Il est admis que lorsqu’un premier CDI prend fin au cours de la période d’essai prévue à l’article L. 1221-19 du C. trav., il ne soit pas considéré comme un premier recrutement pour l’application du b du II de l’article 244 quater B du CGI. Cette tolérance n’est admise qu’une fois. Dans cette hypothèse, les dépenses de personnel engagées par l’entreprise signataire du premier CDI lors de la période d’essai restent comprises dans l’assiette du crédit d’impôt pour le double de leur montant, conformément au b du II de l’article 244 quater B du CGI.
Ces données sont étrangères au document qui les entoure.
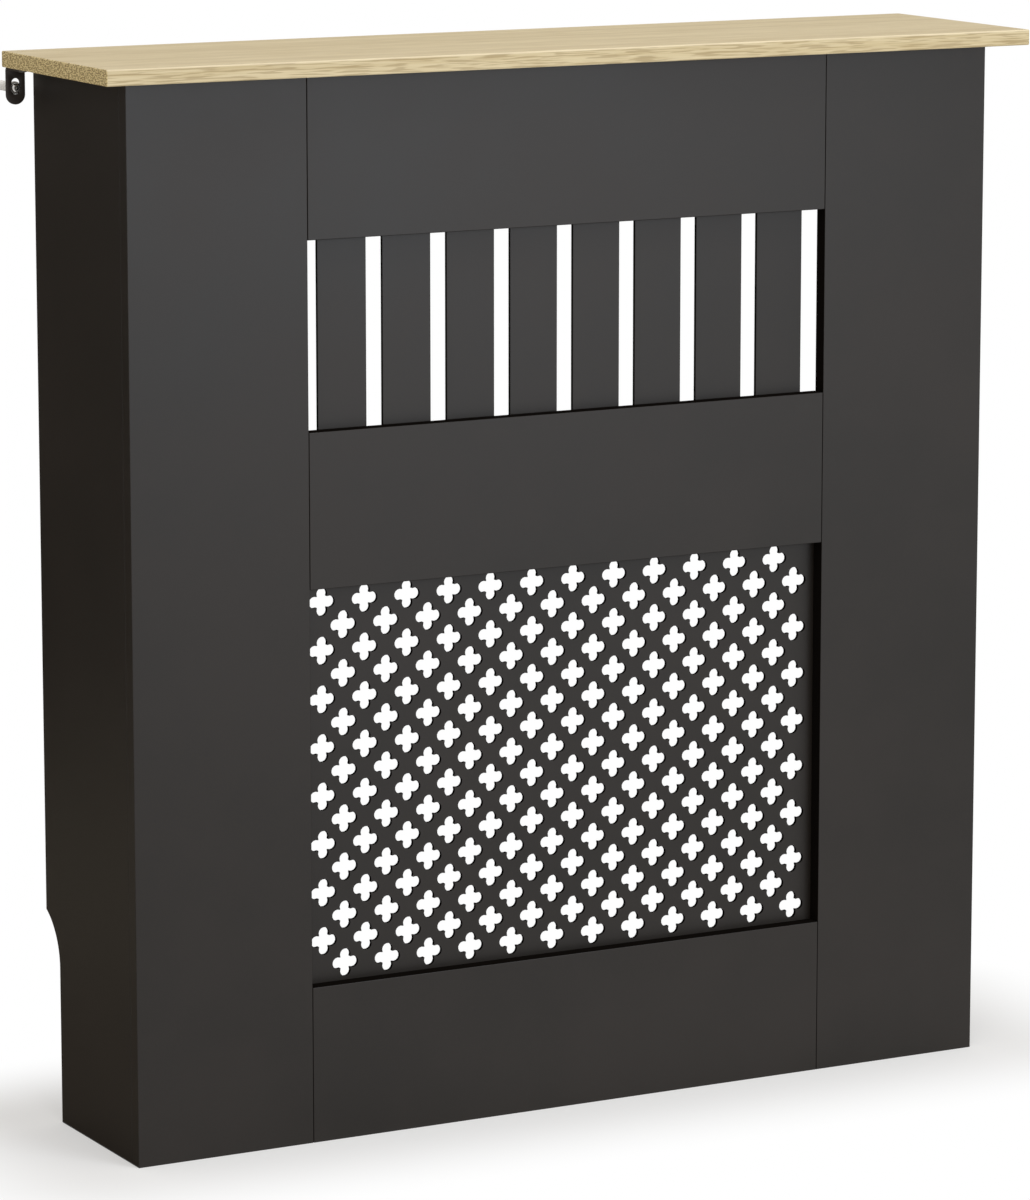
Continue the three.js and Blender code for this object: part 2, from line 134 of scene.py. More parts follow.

Le ministère de la Recherche ajoute, dans son guide 2023

Elle s’apprécie non pas au niveau de l’entreprise mais au niveau du « jeune docteur ». Par « premier recrutement », il convient d’entendre le premier CDI conclu postérieurement à son doctorat par un « jeune docteur » à un niveau d’activité équivalent à son diplôme, quels que soient sa nationalité et son pays d’origine. Ainsi, un CDI conclu par un docteur pour exercer une activité de subsistance (secrétaire, vendeur, serveur…) n’est pas considéré comme un premier recrutement à un niveau d’activité équivalent à son diplôme et ne prive pas le docteur du bénéfice ultérieur de l’avantage « jeune docteur ».

Le contrat de travail à durée indéterminée intermittent (CDII), défini aux articles L3123-31 à L3123-37 du code du travail est un contrat relatif à un emploi permanent qui, par nature, comporte une alternance de périodes travaillées et de périodes non travaillées. Ce contrat est considéré comme un CDI pour le bénéfice de l’avantage « jeune docteur ».

Un CDI « chantier » étant, par définition établi sur une durée déterminée, « celle de la mission », est considéré comme un CDD (contrat à durée déterminée) et non comme un CDI. Un CDI « chantier » ne peut donc faire bénéficier des avantages « jeune docteur » à l’entreprise qui l’emploie.